Joe goes to The Boneyard and goes to a craps table where he finds a bunch of high rollers, and a man in black that would probably just as soon look at Joe as kill him. But Joe, an expert craps roller, makes his mark by building a few dollars into a few thousand, and more. He was scorned by opening with one buck, but earned respect as he continued to roll well, and knew when to stop and pull his money off the table. Most of the others at the table were rubes and dolts, but the Man in Black, the Big Gambler, cleared the table and took everyone's money save Joe's. But Joe botched a roll at the end of the night and lost it all to the Big Gambler.
Seeing the cubes sitting on the black rim in front of him almost gave Joe apoplexy. All the feelings racking him, including his curiosity, rose to an almost unbelievable pitch of intensity, and when he'd said "Rolling my pile," and the Big Gambler had replied, "You're faded," he yielded to an uncontrollable impulse and cast the two dice straight at the Big Gambler's ungleaming, midnight eyes.
They went right through into the Big Gambler's skull and bounced around inside there, rattling like big seeds in a big gourd not quite yet dry.
Throwing a hand, palm back, to either side, to indicate that none of his boys or girls or anyone must make a reprisal on Joe, the Big Gambler dryly gargled the two cubical bones, then spat them out so that they landed in the center of the table, the one die flat, the other leaning against.

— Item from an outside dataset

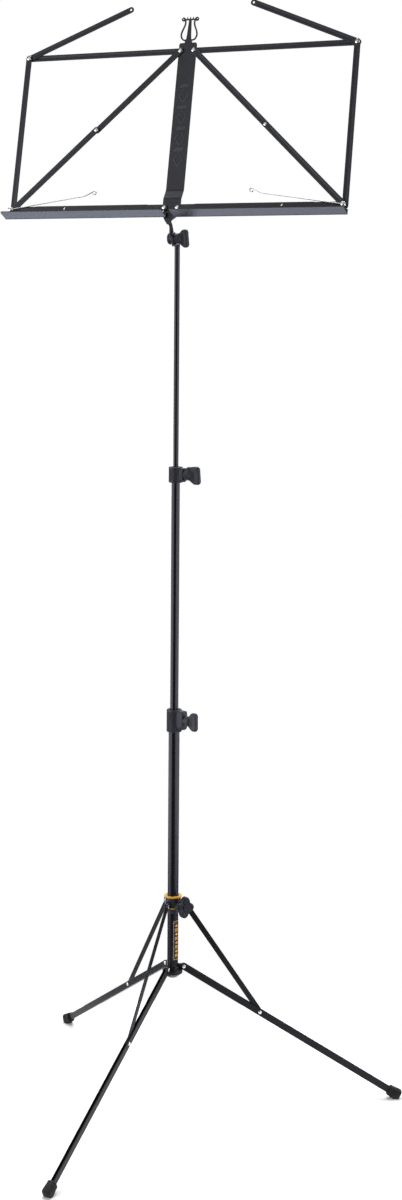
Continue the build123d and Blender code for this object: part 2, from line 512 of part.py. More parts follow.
def make_tray_ledge():
    """Angle that holds the music: a low flange riveted to the tray bar and a rising ledge."""
    start = LEDGE_INNER - SPINE_HALF_PITCH
    end = ARM_W + LEDGE_OVERHANG
    back = layer(TRAY_LAYER) + SHEET / 2
    top, drop = BAR_WIDTH / 2, -LEDGE_DROP
    flange = make_face(Polyline(
        (start, drop), (end, drop), (end, -6.5), (ARM_W - 5.0, -6.0), (ARM_W - 18.0, -1.5),
        (ARM_W - 42.0, top), (26.0, top), (12.0, -1.0), (5.0, -6.0), (start, -6.5), (start, drop),
    ))
    bends = flange.vertices().filter_by(lambda p: -7 < p.Y < top + 1 and 0 < p.X < ARM_W)
    flange = fillet(bends, 2.5)
    ledge = extrude(Pos(0, 0, back) * flange, LEDGE_SHEET)
    front = back + LEDGE_SHEET
    lip = (drop + LEDGE_RISE, front + LEDGE_DEPTH)
    slope = LEDGE_RISE / LEDGE_DEPTH
    inner = drop + LEDGE_SHEET * hypot(1, slope) + slope * LEDGE_SHEET
    profile = make_face(Polyline(
        (drop, back), lip, (lip[0] + LEDGE_SHEET, lip[1]), (inner, front),
        (top + drop, front), (top + drop, back), (drop, back),
    ))
    profile = fillet(profile.vertices().filter_by(lambda p: abs(p.X - inner) < 0.01), LEDGE_BEND)
    section = Plane(origin=(start, 0, 0), x_dir=(0, 1, 0), z_dir=(1, 0, 0))
    shelf = extrude(section * profile, end - start)
    corners = shelf.edges().filter_by(lambda e: e.center().Z > front + LEDGE_DEPTH - 0.2)
    shelf = fillet(corners.filter_by(Axis.Y), 3.0)
    ledge += shelf
    return ledge - Pos(ARM_W - SMALL_RIVET_FROM_END, 0, 0) * Cylinder(SMALL_RIVET_R, 40)


def make_wire():
    """Spring wire that holds the pages: eye round the rivet, shaft, kink and a small end loop."""
    eye_r = RIVET_R + RUNNING + WIRE_R
    wire = Torus(eye_r, WIRE_R)
    kink = Vector(WIRE_LENGTH * cos(radians(WIRE_ANGLE)), WIRE_LENGTH * sin(radians(WIRE_ANGLE)))
    tip_dir = Vector(cos(radians(WIRE_ANGLE + WIRE_KINK)), sin(radians(WIRE_ANGLE + WIRE_KINK)))
    tip = kink + tip_dir * WIRE_TIP
    start = Vector(eye_r * cos(radians(WIRE_ANGLE)), eye_r * sin(radians(WIRE_ANGLE)))
    path = FilletPolyline(start, kink, tip, radius=8.0)
    profile = Plane(origin=start, z_dir=kink - start) * Circle(WIRE_R)
    wire += sweep(profile, path=path)
    loop_r = 2.6
    normal = Vector(tip_dir.Y, -tip_dir.X)
    centre = tip + normal * loop_r
    loop_profile = Plane(origin=tip, z_dir=tip_dir) * Circle(WIRE_R)
    wire += revolve(loop_profile, Axis(centre, (0, 0, -1)), 285)
    return Pos(0, 0, layer(WIRE_LAYER)) * wire


def make_half(side):
    """One half of the desk. Built for the right, along +X, and mirrored for the left."""
    name = "right" if side > 0 else "left"
    reach = SPINE_HALF_PITCH + ARM_W
    low_in, low_out = Vector(SPINE_HALF_PITCH, 0), Vector(reach, 0)
    top_in, top_out = Vector(SPINE_HALF_PITCH, ARM_H), Vector(reach, ARM_H)
    knee_dir = Vector(cos(radians(BRACE_ANGLE)), -sin(radians(BRACE_ANGLE)))
    knee = top_in + knee_dir * UPPER_BRACE

    def put(point, turn, shape):
        placed = Pos(point.X, point.Y, 0) * Rot(0, 0, turn) * shape
        return on_desk(placed if side > 0 else placed.mirror(Plane.YZ))

    small_rivet = Vector(reach - SMALL_RIVET_FROM_END, 0)
    tray_bar = make_bar(ARM_W, index=TRAY_LAYER, last_hole=RIVET_R)
    tray_bar -= Pos(ARM_W - SMALL_RIVET_FROM_END, 0, 0) * Cylinder(SMALL_RIVET_R, 40)
    parts[f"tray_bar_{name}"] = put(low_in, 0, tray_bar)
    parts[f"tray_ledge_{name}"] = put(low_in, 0, make_tray_ledge())
    parts[f"top_bar_{name}"] = put(top_in, 0, make_bar(ARM_W, index=-1, last_hole=RIVET_R))
    parts[f"side_bar_{name}"] = put(low_out, 90, make_bar(ARM_H, index=1))
    parts[f"upper_brace_{name}"] = put(top_in, -BRACE_ANGLE, make_bar(UPPER_BRACE, index=1))
    lower = make_bar(LOWER_BRACE, index=3, last_hole=RIVET_R)
    parts[f"lower_brace_{name}"] = put(low_out, 180 - BRACE_ANGLE, lower)
    arm = make_bar(ARM_LENGTH, width=ARM_WIDTH, index=0, last_hole=1.8)
    parts[f"page_arm_{name}"] = put(top_out, 180 - ARM_ANGLE, arm)
    wire = make_wire().mirror(Plane.YZ)
    parts[f"page_wire_{name}"] = put(low_out, 0, wire)

    half = SHEET / 2
    end_rivet = pivot_rivet(layer(WIRE_LAYER) + WIRE_R + 0.15, layer(1) - half, (True, False))
    washer = ring(SPACER_R, RIVET_R, layer(TRAY_LAYER) + half, layer(WIRE_LAYER) - WIRE_R - 0.15)
    face = layer(TRAY_LAYER) + half + LEDGE_SHEET
    fixing = pivot_rivet(face, layer(TRAY_LAYER) - half, (True, False), SMALL_RIVET_R, SMALL_HEAD_R)
    parts[f"tray_rivets_{name}"] = Compound([
        put(low_out, 0, end_rivet), put(low_out, 0, spacer(2)), put(low_out, 0, spacer(4)),
        put(low_out, 0, washer), put(small_rivet, 0, fixing),
    ])
    corner_rivet = pivot_rivet(layer(1) + half + 0.2, layer(-1) - half)
    parts[f"corner_rivet_{name}"] = put(top_out, 0, corner_rivet)
    under = layer(1) + half + 0.25
    knee_rivet = pivot_rivet(layer(3) + half, under, (True, False), head_r=KNEE_HEAD_R)
    knee_rivet += ring(SPACER_R, RIVET_R, under, layer(3) - half)
    parts[f"brace_rivet_{name}"] = put(knee, 0, knee_rivet)


def make_desk():
    parts["spine"] = on_desk(make_spine())
    parts["tilt_bracket"] = make_tilt_bracket()
    half = SHEET / 2
    top = pivot_rivet(layer(1) + half + 0.2, layer(-1) - half - 0.2)
    tray_front, plate_back = layer(TRAY_LAYER) + half + 0.2, layer(SPINE_FRONT_LAYER) - half
    bottom = pivot_rivet(tray_front, plate_back, (True, False))
    rivets = []
    for u in (-SPINE_HALF_PITCH, SPINE_HALF_PITCH):
        rivets.append(on_desk(Pos(u, ARM_H, 0) * top))
        rivets.append(on_desk(Pos(u, 0, 0) * bottom))
    parts["spine_rivets"] = Compound(rivets)
    for side in (-1, 1):
        make_half(side)


make_mast()
make_clamps()
make_hub()
make_tripod()
make_collar()
make_tilter()
make_desk()

whole = Compound(list(parts.values())).bounding_box()
SHIFT = Vector(-(whole.min.X + whole.max.X) / 2, -(whole.min.Y + whole.max.Y) / 2, -whole.min.Z)

os.makedirs("parts", exist_ok=True)
for node, shape in parts.items():
    export_step(Pos(SHIFT.X, SHIFT.Y, SHIFT.Z) * shape, f"parts/{node}.step")
print(len(parts), "nodes, shift", SHIFT, "box", whole.size)
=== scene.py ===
import json
import math

import bmesh
import bpy
from mathutils import Matrix, Vector


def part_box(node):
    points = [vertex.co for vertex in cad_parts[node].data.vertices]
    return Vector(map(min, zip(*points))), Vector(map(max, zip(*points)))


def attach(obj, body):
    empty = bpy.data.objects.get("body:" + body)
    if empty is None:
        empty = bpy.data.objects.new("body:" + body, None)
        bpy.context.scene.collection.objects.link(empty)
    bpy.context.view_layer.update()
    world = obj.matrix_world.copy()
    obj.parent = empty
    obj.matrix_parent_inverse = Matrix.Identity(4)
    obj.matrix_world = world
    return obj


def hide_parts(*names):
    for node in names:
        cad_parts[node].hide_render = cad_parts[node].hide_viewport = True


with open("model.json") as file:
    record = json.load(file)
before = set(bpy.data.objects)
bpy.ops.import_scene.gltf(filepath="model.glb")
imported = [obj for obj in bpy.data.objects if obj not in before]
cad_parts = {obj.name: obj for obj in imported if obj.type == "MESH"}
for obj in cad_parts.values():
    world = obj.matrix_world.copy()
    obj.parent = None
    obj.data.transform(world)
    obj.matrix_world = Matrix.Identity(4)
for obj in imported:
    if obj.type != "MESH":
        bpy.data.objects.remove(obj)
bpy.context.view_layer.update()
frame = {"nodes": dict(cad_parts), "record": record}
NODES = frame["nodes"]
MM = 0.001

# ---------------------------------------------------------------- measures, in millimetres and degrees

PITCH, ARM_W, ARM_H = 10.0, 241.0, 231.0                # desk: rivets off the middle, reach across and up
LAYER, SHEET, WIRE_R = 1.6, 1.2, 0.75                   # pitch of the stacked bars, their thickness, wire
DESK_TILT, DESK_FOOT = 12.0, (-15.0, 1266.0)            # lean, then y and z of the bottom rivets' line
TRAY_LAYER, WIRE_LAYER = 5, 7
SMALL_RIVET_FROM_END = 87.0
BRACE_STEP = (ARM_W - ARM_H) / 2                        # the lower brace is longer, so that it folds
RIVET_R, SPACER_R = 1.6, 3.5
SPINE_HEAD, CORNER_HEAD = (3.4, 1.7), (3.5, 1.7)        # rivet heads: radius, height
TRAY_HEAD, BRACE_HEAD = (3.2, 1.4), (3.0, 1.5)
SMALL_HEAD, SMALL_RIVET_R = (1.7, 1.4), 1.0
TRIPOD_HEAD = (2.5, 1.1)
LOZENGE_V, LOZENGE_PITCH, LOZENGE_COUNT = 71.5, 31.0, 4
WIRE_ANGLE, WIRE_KINK = 8.5, 20.0                       # page wire above level, and its tip's extra turn
WIRE_LENGTH, WIRE_TIP, WIRE_LOOP_R = 120.0, 14.0, 2.6
LEG_AZIMUTHS = (24.0, 144.0, 264.0)
LEG_PIVOT, FOOT_CENTRE = (16.0, 192.5), (318.0, 8.0)    # radius from the mast, height
LEG_ANGLE = math.degrees(math.atan2(LEG_PIVOT[1] - FOOT_CENTRE[1], FOOT_CENTRE[0] - LEG_PIVOT[0]))
KNEE_R = 125.0                                          # where the strut joins the leg
KNEE_Z = LEG_PIVOT[1] - (KNEE_R - LEG_PIVOT[0]) * math.tan(math.radians(LEG_ANGLE))
EAR_R, EAR_Z = 17.0, 283.0                              # where the strut joins the collar
COLLAR_KNOB_AZIMUTH, COLLAR_KNOB_Z = -28.0, 283.5
BASE_TUBE_R, MID_TUBE_R = 8.0, 6.0
BASE_BOSS, MID_BOSS = (19.5, 13.5), (14.5, 10.0)        # end of the boss from the axis, half its height
KNOB_GAP = 0.5                                          # between a boss's end and its knob
SCREW_R, SCREW_PITCH, SCREW_END = 2.5, 0.8, 32.0
TILT_Z, ROD_END = 1225.5, 1214.5
LABEL = (-64.0, 16.0, 203.0, 260.0)                     # azimuths of its edges, then heights
FLOOR_GAP = 0.02                                        # under the feet's flats

# ---------------------------------------------------------------- where things are

TUBE_LO, TUBE_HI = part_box("base_tube")
AXIS = Vector(((TUBE_LO.x + TUBE_HI.x) / 2, (TUBE_LO.y + TUBE_HI.y) / 2, 0))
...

"Cocked dice, sir," he whispered as graciously as if no indignity whatever had been done him. "Roll again."
Joe shook the dice reflectively, getting over the shock. After a little bit he decided that through he could now guess the Big Gambler's real name, he'd still give him a run for his money.
This story leaves a lot to the imagination of the reader, but its exact enough to tell a cohesive story, and be creepy enough to make you want to read it twice.